Con mejor fortuna, en 2005, se rueda la adaptación cinematográfica de su extraordinaria novela  La fiesta del chivo, que cierra por el momento el ciclo de películas basadas en sus historias.  En La Fiesta del Chivo los recuerdos de Urania, de visita en su país treinta años después de su huída, nos devuelven al Santo Domingo de 1961, cuando la capital aún se llamaba Ciudad Trujillo. Allí el dictador sigue tiranizando a los dominicanos, sin saber que se gesta su asesinato.

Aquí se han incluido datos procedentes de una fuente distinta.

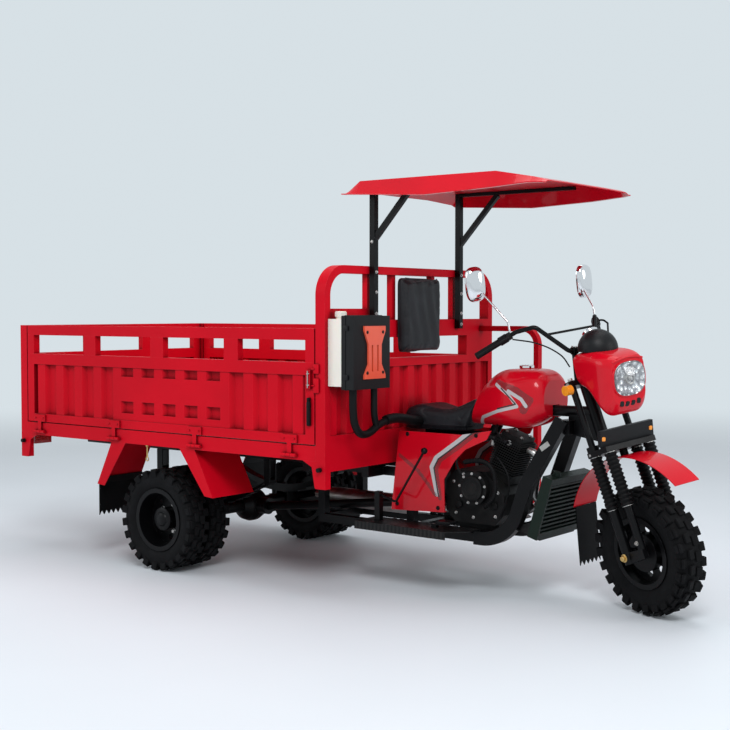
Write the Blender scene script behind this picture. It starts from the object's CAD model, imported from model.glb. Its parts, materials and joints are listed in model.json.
import json
import math

import bmesh
import bpy
from bpy.props import FloatProperty, FloatVectorProperty, IntProperty, PointerProperty
from mathutils import Matrix, Vector
from mathutils.bvhtree import BVHTree


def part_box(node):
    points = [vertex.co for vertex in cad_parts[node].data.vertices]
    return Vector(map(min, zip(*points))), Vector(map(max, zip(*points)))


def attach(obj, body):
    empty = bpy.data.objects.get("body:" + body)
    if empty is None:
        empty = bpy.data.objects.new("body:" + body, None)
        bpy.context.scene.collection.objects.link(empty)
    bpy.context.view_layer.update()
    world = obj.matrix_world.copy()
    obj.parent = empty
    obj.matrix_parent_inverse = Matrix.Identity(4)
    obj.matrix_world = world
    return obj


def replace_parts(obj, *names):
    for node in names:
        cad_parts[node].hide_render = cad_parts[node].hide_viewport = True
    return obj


bl_info = {
    "name": "Cargo Tricycle Finish",
    "version": (1, 0, 0),
    "blender": (4, 5, 0),
    "location": "View3D > Sidebar > Tricycle",
    "description": "Paint, tyres, soft goods and small parts for the cargo tricycle frame",
    "category": "Object",
}

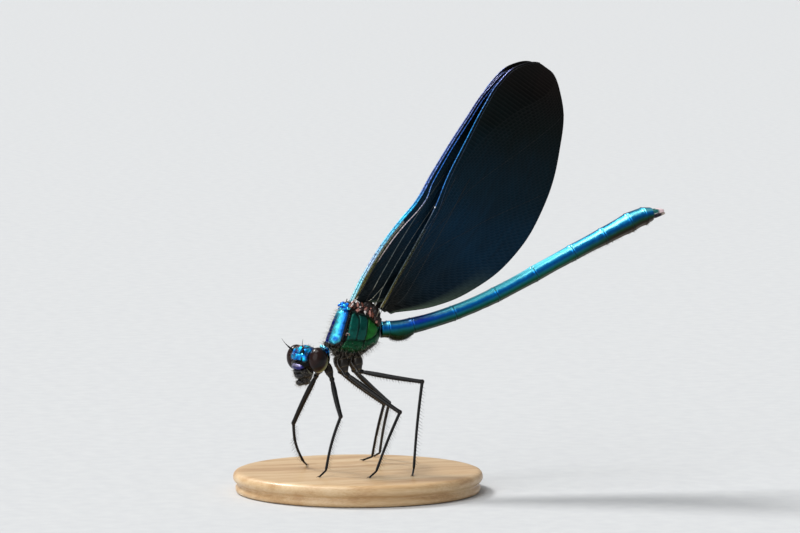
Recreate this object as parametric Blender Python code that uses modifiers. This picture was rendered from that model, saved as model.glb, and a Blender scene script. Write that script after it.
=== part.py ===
"""A life-size museum model of a male demoiselle damselfly standing on a thin round wooden base.

The frame has +Z up, the head towards -X, the insect's left side towards -Y, and its origin at the
middle of the base's underside. Lengths in the tables are millimetres, and MM turns them to metres.
"""

import math

import bmesh
import bpy
from mathutils import Matrix, Vector

MM = 0.001
COLLECTION = "damselfly"
CUTTERS = "damselfly_cutters"

# The stand is a disc with a small chamfer, and the feet stay a hair's breadth above it.
BASE_RADIUS = 14.0
BASE_THICKNESS = 2.4
BASE_CHAMFER = 0.35
BASE_SIDES = 64
FOOT_GAP = 0.05
FOOT_LEVEL = BASE_THICKNESS + FOOT_GAP

# The head is described in its own frame: forward, left and up from the middle between the eyes.
HEAD_CENTRE = Vector((-5.89, 0.0, 15.1))
HEAD_YAW = math.radians(20)
HEAD_SIZE = (1.42, 1.75, 1.3)
HEAD_FORWARD = 0.24
HEAD_UNDERSIDE = -0.95
EYE_SIZE = (1.14, 1.08, 1.42)
EYE_LATERAL = 2.02
EYE_CLEARANCE = 0.06
ANTENNA_ROOT = (1.42, 1.12, 1.1)
ANTENNA_TIPS = {"left": (1.95, 1.80, 2.45), "right": (2.50, 1.42, 2.30)}
ANTENNA_RADIUS = 0.25

# Mouthparts: forward start, forward end, half width at each height below the eyes' middle.
MOUTH_STATIONS = (
    (-1.05, -0.55, 1.75, 1.02),
    (-1.60, -0.45, 1.70, 1.08),
    (-2.20, -0.20, 1.55, 0.95),
    (-2.65, 0.10, 1.35, 0.70),
    (-2.92, 0.40, 1.05, 0.38),
)

PROTHORAX_CENTRE = Vector((-3.95, 0.0, 15.1))
PROTHORAX_SIZE = (0.66, 1.02, 1.05)

# Thorax stations from the underside to the wing roots: height, front, rear and half width.
THORAX_STATIONS = (
    (15.00, -2.30, -0.20, 0.70),
    (15.35, -2.75, 0.35, 1.12),
    (15.85, -3.00, 1.15, 1.42),
    (16.15, -3.22, 1.60, 1.54),
    (16.45, -3.78, 2.00, 1.62),
    (17.10, -3.72, 2.42, 1.70),
    (17.90, -3.42, 2.50, 1.72),
    (18.70, -3.10, 2.48, 1.68),
    (19.45, -2.78, 2.12, 1.56),
    (20.10, -2.47, 1.50, 1.36),
    (20.62, -2.18, 0.72, 1.10),
    (20.98, -1.88, -0.05, 0.78),
    (21.16, -1.50, -0.62, 0.42),
)
THORAX_SIDES = 20

# Abdomen rings in order: length, slope at the rear end in degrees, and diameter at the rear end.
ABDOMEN_START = Vector((2.55, 0.0, 18.08))
ABDOMEN_START_SLOPE = 0.0
ABDOMEN_START_DIAMETER = 1.95
ABDOMEN_RINGS = (
    (0.94, 2.0, 1.95),
    (2.85, 11.0, 1.88),
    (5.11, 18.0, 1.80),
    (5.40, 24.5, 1.84),
    (5.12, 27.0, 1.90),
    (5.12, 25.8, 1.96),
    (4.15, 25.0, 2.06),
    (3.45, 26.0, 2.36),
    (1.93, 16.0, 2.12),
    (1.10, 8.0, 1.50),
)
ABDOMEN_CUT = 0.1
ABDOMEN_WAIST = 0.96
BELLY_RING = 2
BELLY_DEPTH = 0.55
ABDOMEN_SIDES = 14
CLASPER_LENGTH = 1.25
CLASPER_RADIUS = 0.25
CLASPER_ROOT_Y = 0.42
CLASPER_TIP_Y = 0.33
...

Vargas Llosa mezcla infinidad de géneros en esta novela; es desde luego una novela histórica, que relata el fin de una era; es también una historia de dictadores, casi un género en la literatura hispanoamericana, desde el valleinclanesco Tirano Banderas; una novela negra, negra... hasta la truculencia; de aventuras, al contarnos la conspiración, el atentado y sus consecuencias; de misterio (¿por qué vuelve Urania, quien es, qué quiere...?); una novela, en fin, psicológica, porque cada personaje es singular y rico en contradicciones y matices... Está además narrada con un ritmo y una precisión insuperable, en un lenguaje claro y exacto, y tejida sobre un entramado extremadamente complejo que Vargas Llosa domina.
La lleva al cine, bajo el mismo título, su primo Luis Llosa, con producción angloespañola, reparto internacional encabezado por Isabella Rossellini en el papel de esa Urania en lucha con su pasado y un plantel de lo más cosmopolita de excelentes actores: Juan Diego Botto, Tomás Milián, Paul Freeman, Eileen Atkins... que nos recrean la historia, manteniendo en todo momento la atención del espectador. Una película interesante, acertada en ambientación, fotografía y acompañamiento musical.
Estos son hasta ahora los encuentros y desencuentros de sus historias con el cine. Aún no ha llegado la gran película que esperamos. ¿Lo hará tal vez en el momento en que alguien se decida a recrearnos la Lima de cuando Ambrosio y Zavalita conversaban en La Catedral?, o ¿quizá con cualquiera de las muchas otras historias que nos tiene contadas?, ¿será con alguna de las que aún no nos contó?... Sea como sea, sus lectores, sobre todo si además son cinéfilos, la recibirán encantados. Tiempo al tiempo.